From these remembrances he observed there evolved formal collections of information that enshrined proof of the special historical times of those that remembered. These physical collections were family heirlooms. The credibility of a memory was verified through this reference material made up of deeds and ledgers and contracts and surveys and letter books that often went back a hundred years. These were the province of the family elders or, in the fractious family, the counselor. Permission to witness any of these articles was a sign of deference since belief in their significance was expected.

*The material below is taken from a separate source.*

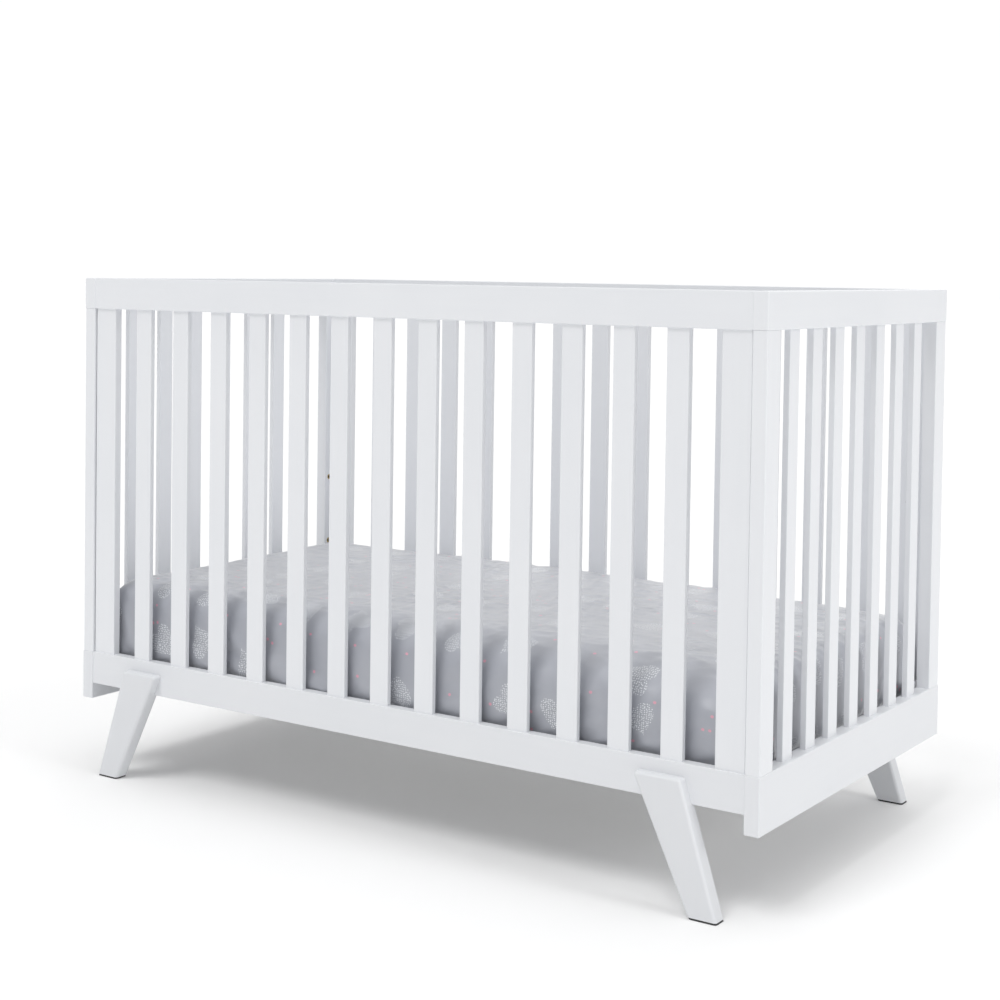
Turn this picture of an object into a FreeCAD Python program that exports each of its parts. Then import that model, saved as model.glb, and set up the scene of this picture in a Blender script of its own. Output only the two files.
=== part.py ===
import FreeCAD, Part

import os

from FreeCAD import Vector

os.makedirs("parts", exist_ok=True)

# Baby crib with fixed sides. Millimetres, origin on the floor under the middle,
# +Z up, the long front side faces -Y.

# Overall frame
LENGTH = 1384.0
WIDTH = 746.0
HEIGHT = 928.0

# End panels
END_THICK = 25.0
TOP_RAIL_HIGH = 57.0
END_BOTTOM_RAIL_Z = 136.5
BOTTOM_RAIL_TOP_Z = 225.0
POST_WIDE = 46.0
POST_INSET = 1.0
END_SLAT_COUNT = 7
END_SLAT_WIDE = 34.5
END_SLAT_PITCH = 86.0
END_SLAT_SETBACK = 9.0

# Front and back panels
PANEL_SETBACK = 2.0
PANEL_THICK = 20.0
SIDE_BOTTOM_RAIL_Z = 165.5
STILE_WIDE = 50.0
STILE_THICK = 16.0
STILE_SETBACK = 3.5
STILE_GAP = 1.2
SIDE_SLAT_COUNT = 13
SIDE_SLAT_WIDE = 37.0
SIDE_SLAT_PITCH = 90.9
SIDE_SLAT_SETBACK = 4.0

# Slats and their stub tenons
SLAT_THICK = 10.0
SLAT_ROUND = 1.2
TENON_WIDE = 24.0
TENON_THICK = 6.0
TENON_LONG = 10.0
MORTISE_PLAY = 0.15

# Edge rounding of the timber
RAIL_ROUND = 1.5
END_RAIL_ROUND = 2.0
POST_ROUND = 1.5

# Splayed legs
LEG_TOP_Z = 204.0
LEG_THICK = 29.0
LEG_PROUD = 18.0
LEG_TOP_OUTER_X = 571.0
LEG_TOP_INNER_X = 491.0
LEG_FOOT_OUTER_X = 635.0
LEG_FOOT_INNER_X = 588.0
LEG_ROUND = 5.0
LEG_CROWN_ROUND = 4.5
GLIDE_HIGH = 3.0
GLIDE_INSET = 0.6

# Mattress and its support
MATTRESS_LONG = 1310.0
MATTRESS_WIDE = 692.0
MATTRESS_BASE_Z = 212.0
MATTRESS_TOP_Z = 341.0
MATTRESS_CORNER = 32.0
MATTRESS_EDGE = 16.0
FRAME_LONG = 1290.0
FRAME_WIDE = 676.0
ANGLE = 20.0
ANGLE_THICK = 2.0
WIRE_DIA = 4.0
CROSS_WIRES = 15
LONG_WIRES = 7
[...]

From his associations in the pre-war years Morris was one of the few that retained the confidence of these families in the later years when increasingly there was little recognition of the significance of their presence as a new population rapidly grew. The duality of his foresight as witness to the encroachment of a future course of land use and his parallel sympathy for a history that no longer had a place for these estates ironically favored him to preside over their sale and oversee breaking them into parcels as their heirloom history collections were entrusted to him to be kept as the final testaments of this departed gentry.
Within the second decade after the thruway opened Morris was instrumental in making three of the larger holdings into housing developments, dividing another so the high school campus could be placed there, and negotiating retention of the largest estate as a trophy possession for a careless investor that allowed the mansion and other structures to rot... this was what he regretted.
As the subdivisions and chain store parking lots took over once great lawns and estate lands there was not one tearful farewell. By the time Morris too was gone recognition of these landmarks had twice been removed from memory as the past half century witnessed their replacements age to be themselves replaced. With all physical presence erased, the meaning heritage brings to the reason those who were here the longest show off as their right of passage is quickly lost out to the reason why those who were newly arrived with the Thruway and suburbanization had for ignoring any would-be historic identity.